Case study

Goodbye, Guinea worm

Metre long guinea worms caused Sadia agonising pain. Find out how UK aid is helping eradicate the disease

Image of Sadia recovering from daily treatments for the painful Guinea worms emerging from her feet. Picture credit The Carter Center

Getting better: Sadia recovering from daily treatments for the painful Guinea worms emerging from her feet. Picture: The Carter Center

UK aid is supporting an ongoing campaign by US non-governmental organisation, The Carter Center, to wipe out Guinea worm disease. The disease has been reduced by 99% in the last 25 years and could be eradicated by the end of this decade.

Four years ago, Sadia Mesuna was a 6 year old girl in agony as three painful Guinea worms emerged from her feet. Crippled by the disease, she missed months of school and fell so behind that she eventually dropped out. Now aged 10, and through the support of The Carter Center and UK aid, in partnership with the Ghana national program, Sadia is Guinea worm free and able to attend school again. What’s more, earlier this year her country, Ghana, declared that it had eliminated Guinea worm - a major triumph over a disease that had debilitated Ghanaians for centuries.

A disease of poverty

Guinea worm afflicts the world’s poorest and most isolated communities. While it is rarely fatal, it has catastrophic effects on those afflicted by it.

The disease is contracted through drinking water contaminated with microscopic Guinea worm larvae. About a year after drinking the contaminated water, a metre long spaghetti-like worm emerges from the afflicted person’s body through a blister in the skin. There is no vaccine or medication to treat Guinea worm. The only treatment is manual extraction of the worm - an agonising process that takes several weeks or even months.

Sadia lives in the town of Savelugu, Northern Ghana. In 2007, she was admitted to a treatment centre supported by not-for-profit US organisation, The Carter Center.

“It was very painful, especially when they were fixing my wounds. It’s more painful than stepping on fire coals or being cut.

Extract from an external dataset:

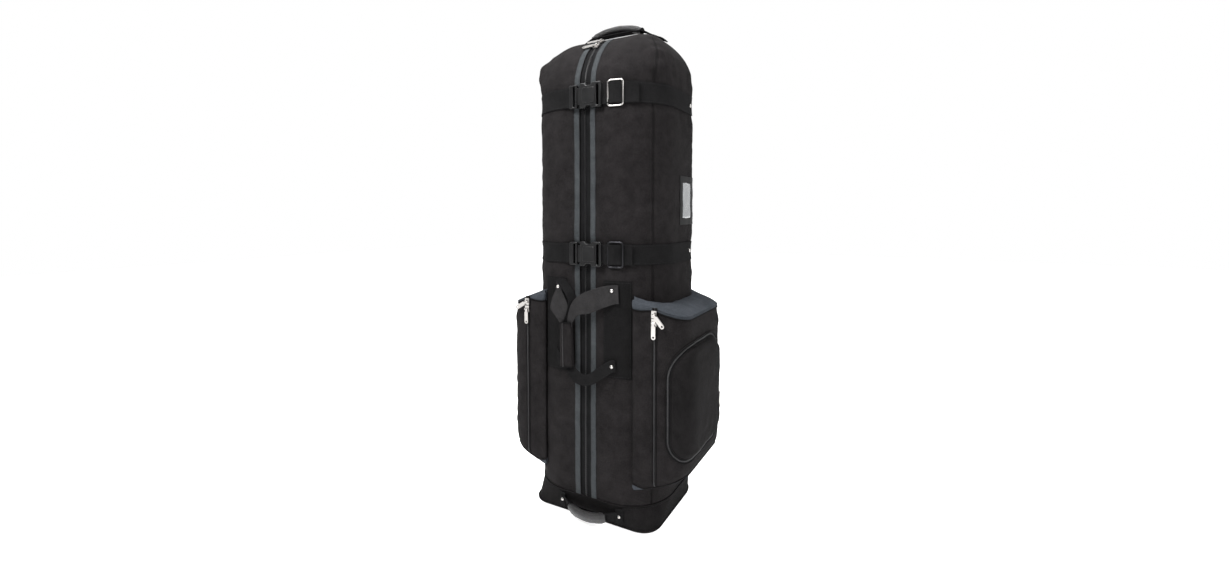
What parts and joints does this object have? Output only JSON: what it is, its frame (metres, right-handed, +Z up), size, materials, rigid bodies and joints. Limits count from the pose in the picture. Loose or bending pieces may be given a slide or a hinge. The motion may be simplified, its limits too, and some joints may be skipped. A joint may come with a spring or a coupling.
{
  "type": "golf travel case",
  "caption": "Upright soft travel case for a golf bag, with a full-length front zipper, side pockets, compression straps, handles and in-line wheels.",
  "frame": {"origin": "centre of the base, on the plane that the skid rails stand on", "axes": "+Z up along the case, -Y out of the zippered front, +X to the case's right"},
  "size_m": [0.538, 0.4057, 1.3135],
  "materials": {
    "shell_fabric": "woven polyester, matt",
    "grey_fabric": "woven polyester, matt",
    "webbing": "ribbed webbing, matt",
    "zipper": "woven tape and moulded coil",
    "grip": "padded synthetic grip, matt",
    "nickel": "nickel plated",
    "dark_metal": "dark nickel, satin",
    "buckle_plastic": "satin acetal",
    "vinyl": "matt vinyl",
    "clear_film": "clear vinyl window",
    "foam": "closed cell foam",
    "moulded_plastic": "textured polypropylene",
    "wheel_rubber": "polyurethane tyre"
  },
  "bodies": {
    "case": {"back_panel": "shell_fabric", "base_boot": "shell_fabric", "base_tray": "moulded_plastic", "buckle_bodies": "buckle_plastic", "card_holder_frame": "vinyl", "card_holder_window": "clear_film", "carry_grip_wrap": "grip", "carry_patches": "webbing", "carry_studs": "nickel", "crown_padding": "foam", "front_left_panel": "shell_fabric", "front_right_panel": "shell_fabric", "handle_anchors": "webbing", "left_carry_webbing": "webbing", "left_pocket_panel": "shell_fabric", "left_pocket_top": "grey_fabric", "left_side_panel": "shell_fabric", "left_straps": "webbing", "left_upper_slider": "nickel", "main_rear_slider": "nickel", "middle_adjuster_ring": "dark_metal", "pocket_bottoms": "grey_fabric", "pocket_zippers": "zipper", "right_carry_webbing": "webbing", "right_pocket_panel": "shell_fabric", "right_pocket_top": "grey_fabric", "right_side_panel": "shell_fabric", "right_straps": "webbing", "right_upper_slider": "nickel", "skid_rails": "moulded_plastic", "small_pocket_panel": "shell_fabric", "small_pocket_zipper": "zipper", "strap_rivets": "nickel", "upper_adjuster_ring": "nickel", "wheel_axles": "nickel", "wheel_housings": "moulded_plastic", "zipper_chain": "zipper", "zipper_tapes": "zipper", "zipper_trims": "grey_fabric"},
    "top_handle": {"top_handle_strap": "webbing", "top_handle_grip": "grip"},
    "foot_handle": {"foot_handle_strap": "webbing", "foot_handle_grip": "grip"},
    "left_wheel": {"left_wheel_tyre": "wheel_rubber", "left_wheel_hub": "moulded_plastic"},
    "right_wheel": {"right_wheel_tyre": "wheel_rubber", "right_wheel_hub": "moulded_plastic"},
    "upper_catch": {"upper_buckle_catch": "buckle_plastic"},
    "middle_catch": {"middle_buckle_catch": "buckle_plastic"},
    "main_slider": {"main_front_slider": "nickel"},
    "main_front_tab": {"main_front_pull": "nickel"},
    "main_rear_tab": {"main_rear_pull": "nickel"},
    "left_slider": {"left_lower_slider": "nickel"},
    "left_lower_tab": {"left_lower_pull": "nickel"},
    "left_upper_tab": {"left_upper_pull": "nickel"},
    "right_slider": {"right_lower_slider": "nickel"},
    "right_lower_tab": {"right_lower_pull": "nickel"},
    "right_upper_tab": {"right_upper_pull": "nickel"},
    "small_slider": {"small_pocket_slider": "nickel"},
    "small_tab": {"small_pocket_pull": "nickel"}
  },
  "joints": [
    {"name": "top_handle_swing", "type": "hinge", "parent": "case", "child": "top_handle", "pos_m": [0, 0, 1.275], "axis": [1, 0, 0], "range_deg": [-48, 48]},
    {"name": "foot_handle_swing", "type": "hinge", "parent": "case", "child": "foot_handle", "pos_m": [0.012, -0.171, 0.036], "axis": [-1, 0, 0], "range_deg": [0, 58]},
    {"name": "left_wheel_spin", "type": "hinge", "parent": "case", "child": "left_wheel", "pos_m": [-0.108, 0.168, 0.033], "axis": [1, 0, 0], "continuous": true},
    {"name": "right_wheel_spin", "type": "hinge", "parent": "case", "child": "right_wheel", "pos_m": [0.108, 0.168, 0.033], "axis": [1, 0, 0], "continuous": true},
    {"name": "upper_catch_release", "type": "slide", "parent": "case", "child": "upper_catch", "axis": [-1, 0, 0], "range_m": [0, 0.045]},
    {"name": "middle_catch_release", "type": "slide", "parent": "case", "child": "middle_catch", "axis": [-1, 0, 0], "range_m": [0, 0.045]},
    {"name": "main_slider_travel", "type": "hinge", "parent": "case", "child": "main_slider", "pos_m": [0, 0, 1.1], "axis": [1, 0, 0], "range_deg": [0, 36]},
    {"name": "main_front_tab_swing", "type": "hinge", "parent": "main_slider", "child": "main_front_tab", "pos_m": [0, -0.1183, 1.23139], "axis": [0.1392, -0.7359, -0.6626], "range_deg": [-160, 0]},
    {"name": "main_rear_tab_swing", "type": "hinge", "parent": "case", "child": "main_rear_tab", "pos_m": [0, -0.09369, 1.24994], "axis": [0.1392, -0.8398, -0.5248], "range_deg": [-160, 0]},
    {"name": "left_slider_travel", "type": "slide", "parent": "case", "child": "left_slider", "axis": [0, 0, 1], "range_m": [-0.375, 0]},
    {"name": "left_lower_tab_swing", "type": "hinge", "parent": "left_slider", "child": "left_lower_tab", "pos_m": [-0.19, -0.1725, 0.534], "axis": [1, 0, 0], "range_deg": [-160, 0]},
    {"name": "left_upper_tab_swing", "type": "hinge", "parent": "case", "child": "left_upper_tab", "pos_m": [-0.19, -0.1725, 0.554], "axis": [0.5, 0, -0.866], "range_deg": [-160, 0]},
    {"name": "right_slider_travel", "type": "slide", "parent": "case", "child": "right_slider", "axis": [0, 0, 1], "range_m": [-0.375, 0]},
    {"name": "right_lower_tab_swing", "type": "hinge", "parent": "right_slider", "child": "right_lower_tab", "pos_m": [0.19, -0.1725, 0.534], "axis": [1, 0, 0], "range_deg": [-160, 0]},
    {"name": "right_upper_tab_swing", "type": "hinge", "parent": "case", "child": "right_upper_tab", "pos_m": [0.19, -0.1725, 0.554], "axis": [0.766, 0, 0.6428], "range_deg": [-160, 0]},
    {"name": "small_slider_travel", "type": "slide", "parent": "case", "child": "small_slider", "axis": [0, 0, 1], "range_m": [-0.045, 0.085]},
    {"name": "small_tab_swing", "type": "hinge", "parent": "small_slider", "child": "small_tab", "pos_m": [0.271, 0.091, 0.3], "axis": [0, 1, 0], "range_deg": [-160, 0]}
  ]
}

And you don’t feel like eating anything.”

Sadia had already been weakened by the disease before arriving at the treatment centre. The agonising pain left her unable to walk or to eat properly. She was unable to attend school and became very thin. The worms emerging from her skin left her with painful open wounds that put her at risk of other infections, such as tetanus.

No Guinea worm vaccine

With no vaccine or medicine available for Guinea worm besides manual extraction of the worm, Sadia had to remain in the treatment centre for two months and endure excruciating daily treatments to slowly remove the worms. The worms cannot be extracted quickly because if they were to break, the patient would be left with a worm stuck inside their body, potentially causing permanent disability.

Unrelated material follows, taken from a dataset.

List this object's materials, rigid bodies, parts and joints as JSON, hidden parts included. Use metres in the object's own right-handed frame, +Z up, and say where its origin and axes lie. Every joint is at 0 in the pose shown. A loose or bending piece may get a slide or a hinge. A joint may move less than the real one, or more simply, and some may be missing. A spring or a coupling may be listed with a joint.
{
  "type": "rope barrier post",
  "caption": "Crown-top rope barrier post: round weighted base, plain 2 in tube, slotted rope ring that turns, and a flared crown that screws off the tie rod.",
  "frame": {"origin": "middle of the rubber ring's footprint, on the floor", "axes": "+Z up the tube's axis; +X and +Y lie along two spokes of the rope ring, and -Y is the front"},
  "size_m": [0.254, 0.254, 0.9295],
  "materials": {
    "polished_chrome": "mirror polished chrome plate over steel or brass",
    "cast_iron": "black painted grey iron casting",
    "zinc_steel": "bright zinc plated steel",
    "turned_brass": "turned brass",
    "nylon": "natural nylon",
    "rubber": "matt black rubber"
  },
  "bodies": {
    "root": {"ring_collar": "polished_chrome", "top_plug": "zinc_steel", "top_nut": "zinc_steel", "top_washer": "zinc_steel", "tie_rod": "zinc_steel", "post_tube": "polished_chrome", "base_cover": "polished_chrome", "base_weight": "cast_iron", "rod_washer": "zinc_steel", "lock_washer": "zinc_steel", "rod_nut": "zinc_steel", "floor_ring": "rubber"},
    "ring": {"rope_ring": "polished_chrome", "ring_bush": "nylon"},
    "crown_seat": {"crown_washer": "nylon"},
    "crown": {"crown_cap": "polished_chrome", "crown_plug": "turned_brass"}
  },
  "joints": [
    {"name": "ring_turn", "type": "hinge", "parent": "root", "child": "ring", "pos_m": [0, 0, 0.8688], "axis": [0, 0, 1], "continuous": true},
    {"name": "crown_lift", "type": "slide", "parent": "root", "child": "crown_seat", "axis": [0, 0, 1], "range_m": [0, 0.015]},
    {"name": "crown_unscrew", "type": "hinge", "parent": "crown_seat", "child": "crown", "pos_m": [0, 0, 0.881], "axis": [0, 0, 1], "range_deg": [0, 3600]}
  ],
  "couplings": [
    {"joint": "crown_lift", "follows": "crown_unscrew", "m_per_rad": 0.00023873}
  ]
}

Patients are simultaneously given advice on the risk of contamination, which is vital in stopping the further spread of the disease. If the worms come into contact with an open water source they can eject hundreds of thousands of larvae that could infect someone else, triggering an un-ending cycle of the disease.

While in the containment centre, patients are taught how Guinea worm is contracted and what to do to prevent the disease in future. The disease can be avoided by filtering or treating water before drinking. The Carter Center provides communities with simple household filters and individual pipe filters, similar to a straw, to allow people to protect themselves.

Getting back to school

“I’ll only drink filtered water from now on,” Sadia says. Free of the disease, Sadia could now resume her daily life again. But this was not to be simple. She had missed so much school through her illness that she was unable to catch up. However, with the support and encouragement of the Guinea worm staff and local officials, Sadia eventually returned to school and is now looking forward to taking her exams.

Facts and stats

Former US President Jimmy Carter has been a tireless campaigner for Guinea worm eradication since 1986. With his wife Rosalynn, he established The Carter Center in 1982, a not-for-profit organisation aimed at supporting human rights and alleviating human suffering.

In 1989, when Ghana first undertook its first national count of Guinea worm cases, 180,000 people were infected with the disease. In July 2011, Ghana announced that it had stopped the transmission of Guinea worm, meaning that no new cases of the disease had been reported for over a year. Once the disease cycle is broken in this way, a country has a real chance of eradicating the disease forever.

DFID has supported The Carter Center through accountable grants since 2008. In addition to supporting treatment of the disease, DFID also funds water and sanitation programmes in Africa and Asia to provide clean water supplies and safe sanitation and help prevent the spread of waterborne diseases.